Imagine that for sixteen hours, or more, no one has cleaned the toilets. The November 2020 Death Plane did not touch down in Luanda, Angola, for thirty-four hours and forty minutes after takeoff from Alliance Field, according to Tom Cartwright’s data. Imagine being enchained for that long in a cabin overpowered by the stench of human excrement. Imagine trying desperately to hold it, but finally giving into the call of nature and the stench being so bad your body takes over. You pee in your pants as you retch, adding to the unholy mess.
I’m told it wasn’t just the raw essence of human waste, moreover, that infused Omni Air International N207AX. There was the constant sobbing of passengers; the ceaseless yelling of guards dressed for war and toting guns; and the odor of nervous, panicked sweat. Again quoting Oscar: “It was torture. You could smell the trauma.”
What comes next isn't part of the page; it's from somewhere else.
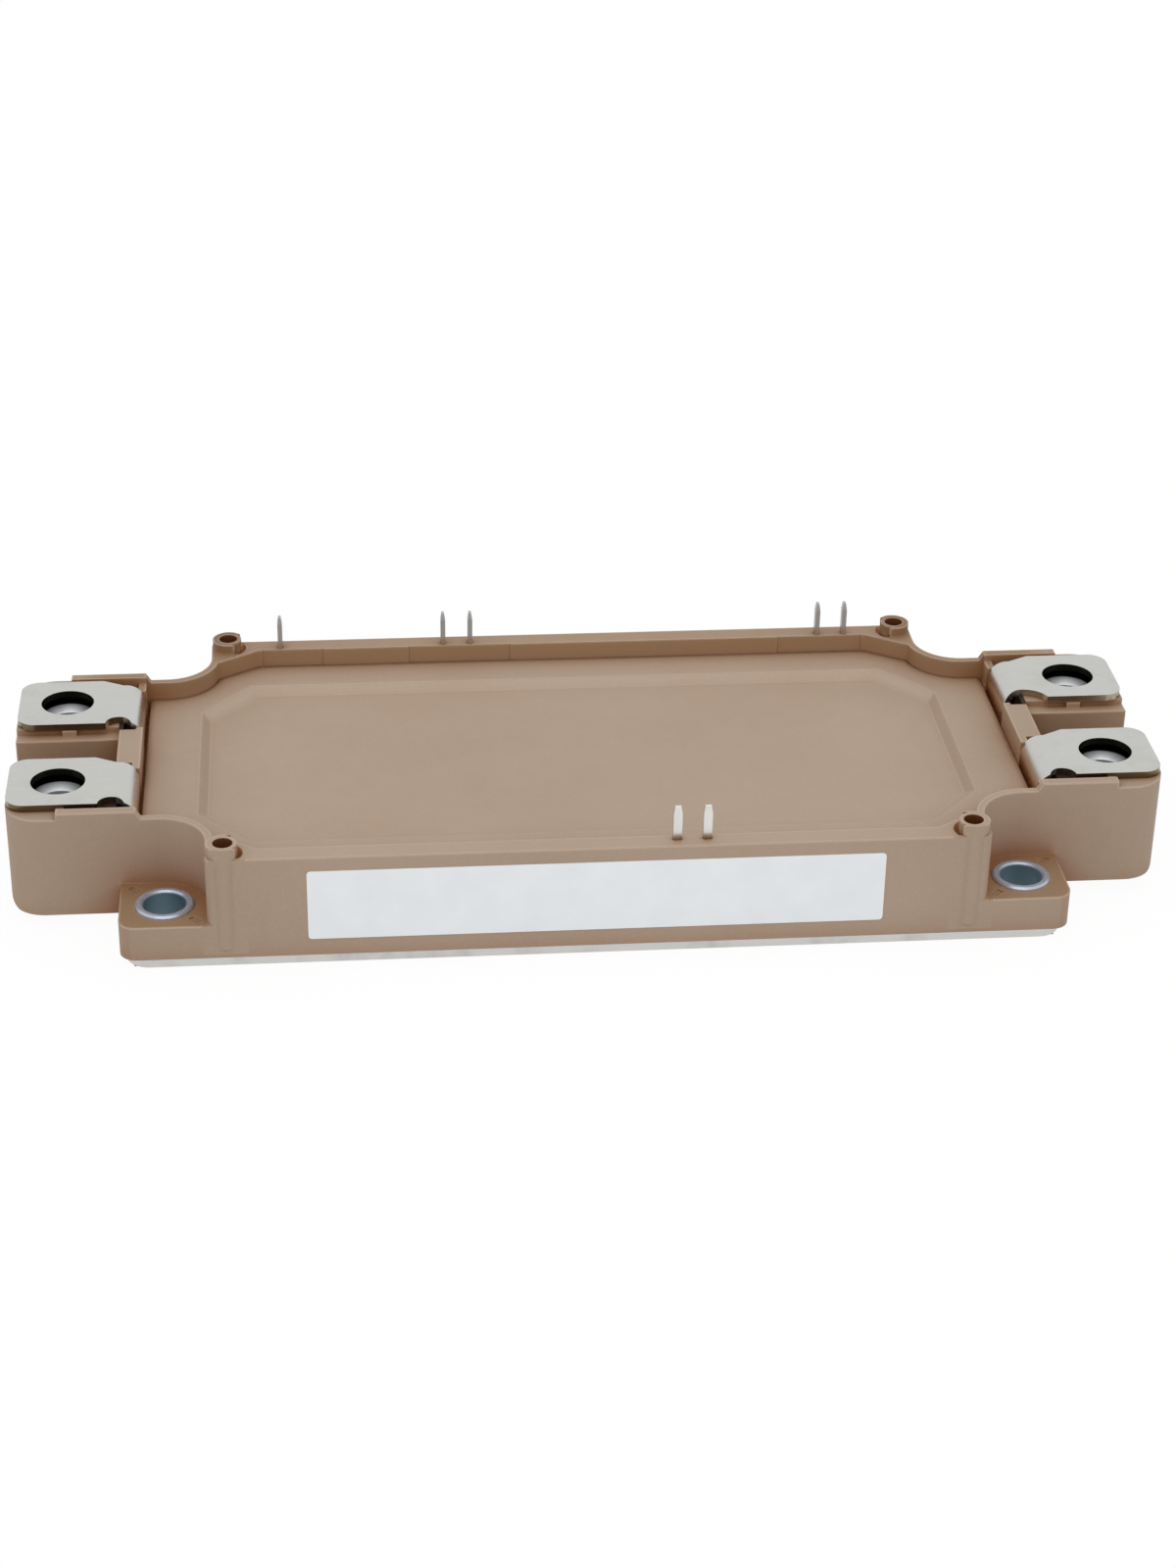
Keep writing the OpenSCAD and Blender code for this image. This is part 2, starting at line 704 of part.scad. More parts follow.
module silicone_gel() color(gel_clear) difference() {
    union() {
        slab(plate_t, gel_top) square([2 * lower_x, 2 * lower_y], center = true);
        slab(pin_ledge_z, gel_top) waisted(upper_x, upper_y, upper_end_x, upper_end_y, upper_corner);
        slab(terminal_ledge_z, gel_top) square([2 * upper_end_x, 2 * upper_end_y], center = true);
    }
    for (side = SIDES) at_tile(side) {
        copper_underside();
        ceramic_tile();
        copper_tracks();
        igbt(high_y);
        igbt(low_y);
        diode(high_y);
        diode(low_y);
        bond_wires();
    }
    for (corner = CORNERS) at_terminal(corner) across_leg() leg_profile();
    terminal_wires();
    signal_wires();
    at_tile(SIDES[2]) thermistor();
    signal_pins();
}

// ---------------------------------------------------------------- the module

base_plate();
housing_frame();
lid();
label();
for (corner = CORNERS) {
    at_corner(corner) bushing();
    at_terminal(corner) terminal_nut();
}
for (corner = [CORNERS[0], CORNERS[1], CORNERS[2]])
    at_terminal(corner) power_terminal(notch_small_x, notch_small, notch_small_depth);
at_terminal(CORNERS[3]) power_terminal(notch_wide_x, notch_wide, notch_wide_depth);  // power_terminal_back_right
for (i = [0 : len(back_pins) - 1])
    translate([back_pins[i] * pin_grid, 0, 0]) back_pin();
for (i = [0 : len(front_pins) - 1])
    translate([front_pins[i] * pin_grid, 0, 0]) front_pin();
for (side = SIDES) {
    at_tile(side) ceramic_tile();
    at_tile(side) copper_underside();
    at_tile(side) copper_tracks();
    at_tile(side) igbt(high_y);
    at_tile(side) igbt(low_y);
    at_tile(side) diode(high_y);
    at_tile(side) diode(low_y);
    at_tile(side) bond_wires();
}
terminal_wires();
signal_wires();
at_tile(SIDES[2]) thermistor();
silicone_gel();
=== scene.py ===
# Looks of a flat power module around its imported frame: camera, studio light and materials.
# Every visible piece is a CAD node, and this script gives each one a node-based material.
import math

import bpy
from mathutils import Matrix, Vector


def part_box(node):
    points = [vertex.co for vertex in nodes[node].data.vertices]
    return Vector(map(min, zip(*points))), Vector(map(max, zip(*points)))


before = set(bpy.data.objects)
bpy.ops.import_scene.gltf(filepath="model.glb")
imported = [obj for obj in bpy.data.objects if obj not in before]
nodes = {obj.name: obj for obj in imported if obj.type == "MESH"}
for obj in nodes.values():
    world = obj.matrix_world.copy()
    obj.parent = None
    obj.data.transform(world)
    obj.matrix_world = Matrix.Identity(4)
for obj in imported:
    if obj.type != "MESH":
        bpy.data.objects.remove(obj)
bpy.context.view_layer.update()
MM = 0.001

scene = bpy.context.scene
scene.view_settings.view_transform = "Standard"

# ---------------------------------------------------------------- camera

CAMERA_PLACE = Vector((-34.456, -358.749, 206.338)) * MM
# degrees: azimuth turns left from +Y (so this turns right), elevation looks down on the
# module, and roll is anticlockwise
CAMERA_AZIMUTH = -5.64
CAMERA_ELEVATION = 28.8
CAMERA_ROLL = 0.99
LENS_MM = 70.04
SENSOR_MM = 36
CLIP_FROM, CLIP_TO = 0.01, 50


def make_camera():
    data = bpy.data.cameras.new("camera")
    data.sensor_fit = "AUTO"
    data.sensor_width = SENSOR_MM
    data.lens = LENS_MM
    data.clip_start = CLIP_FROM
    data.clip_end = CLIP_TO
    camera = bpy.data.objects.new("camera", data)
    scene.collection.objects.link(camera)
    heading = Matrix.Rotation(math.radians(CAMERA_AZIMUTH), 4, "Z")
    tilt = Matrix.Rotation(math.radians(90 - CAMERA_ELEVATION), 4, "X")
    roll = Matrix.Rotation(math.radians(CAMERA_ROLL), 4, "Z")
    camera.matrix_world = Matrix.Translation(CAMERA_PLACE) @ heading @ tilt @ roll
    scene.camera = camera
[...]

Oscar wasn’t the only one to say so. The four-dozen-plus testimonials I collected from those forced into this ICE Air torture chamber collectively describe a flying Abu Ghraib. Inflight torture chambers that cost the US taxpayer approximately $1 million per mission.
The late, great Toni Morrison stated in 1995, “Let us be reminded that before there is a final solution, there must be a first solution, a second one, even a third. The move toward a final solution is not a jump. It takes one step, then another, then another.”
In today’s global response to forced displacement and migration, we are careening down a similar course—one that history will not soon forgive, or forget—if we are not there already.
Are we really okay with looking away as human rights are violated in our name? Is this who we really wish to be?
I don’t think so.
We can do better. We must do better.
Wow, this is powerful. The article did not go where I expected it to. I thought it would be more about how the rounding up of immigrants from our towns and cities would impact the people in those places. I had not thought it would be about the process of what deportation looks like.